→ **What needs to be done**: Return the listing below in full, with every line exactly as it is.

→ **Dataset excerpt**:
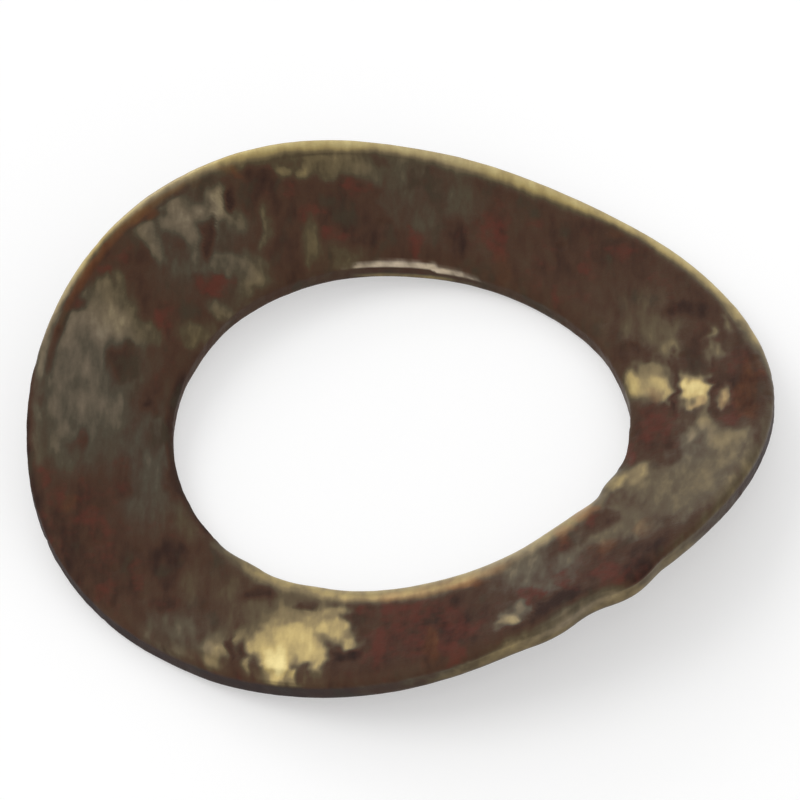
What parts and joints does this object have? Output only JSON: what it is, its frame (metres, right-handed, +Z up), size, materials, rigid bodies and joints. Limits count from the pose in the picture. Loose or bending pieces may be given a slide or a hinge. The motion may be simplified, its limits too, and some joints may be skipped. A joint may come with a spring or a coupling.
{
  "type": "curved spring washer",
  "caption": "Curved spring washer of rusted sheet steel: a round ring, bent one way so that its two sides stand up, with a round hole and softly rolled upper edges.",
  "frame": {"origin": "middle of the hole, on the plane that the washer's underside rests on", "axes": "+Z up along the axis of the hole, out of the hollow of the bend; X along the bend axis, where the washer touches what it lies on; the sides that stand up are at +Y and -Y"},
  "size_m": [0.0146, 0.0146, 0.0021],
  "materials": {
    "rusted_steel": "worn spring steel, brown rust in patches"
  },
  "bodies": {
    "root": {"curved_washer": "rusted_steel"}
  },
  "joints": []
}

→ **The reply**:
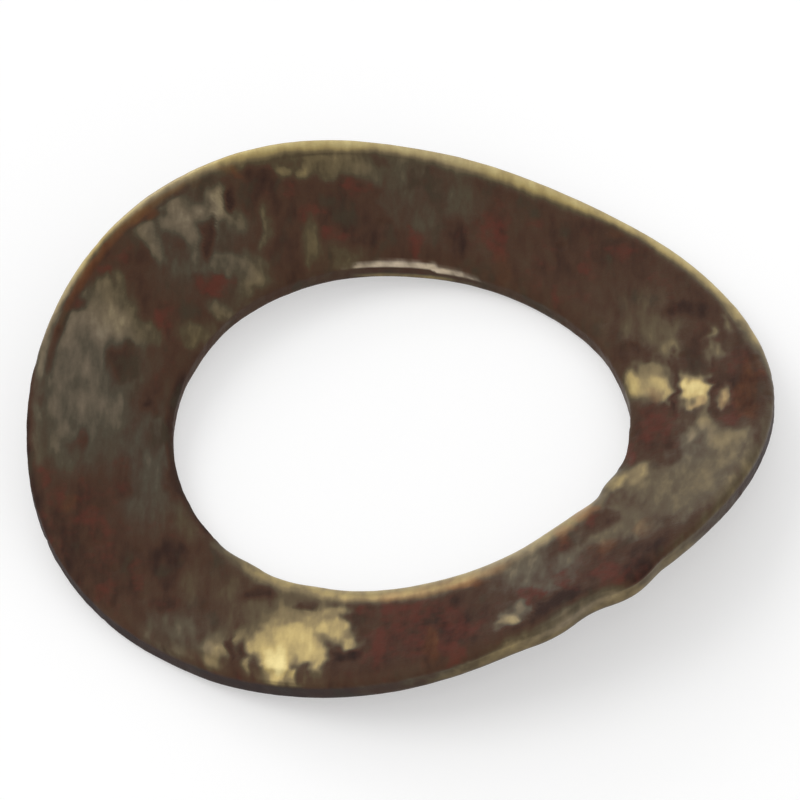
What parts and joints does this object have? Output only JSON: what it is, its frame (metres, right-handed, +Z up), size, materials, rigid bodies and joints. Limits count from the pose in the picture. Loose or bending pieces may be given a slide or a hinge. The motion may be simplified, its limits too, and some joints may be skipped. A joint may come with a spring or a coupling.
{
  "type": "curved spring washer",
  "caption": "Curved spring washer of rusted sheet steel: a round ring, bent one way so that its two sides stand up, with a round hole and softly rolled upper edges.",
  "frame": {"origin": "middle of the hole, on the plane that the washer's underside rests on", "axes": "+Z up along the axis of the hole, out of the hollow of the bend; X along the bend axis, where the washer touches what it lies on; the sides that stand up are at +Y and -Y"},
  "size_m": [0.0146, 0.0146, 0.0021],
  "materials": {
    "rusted_steel": "worn spring steel, brown rust in patches"
  },
  "bodies": {
    "root": {"curved_washer": "rusted_steel"}
  },
  "joints": []
}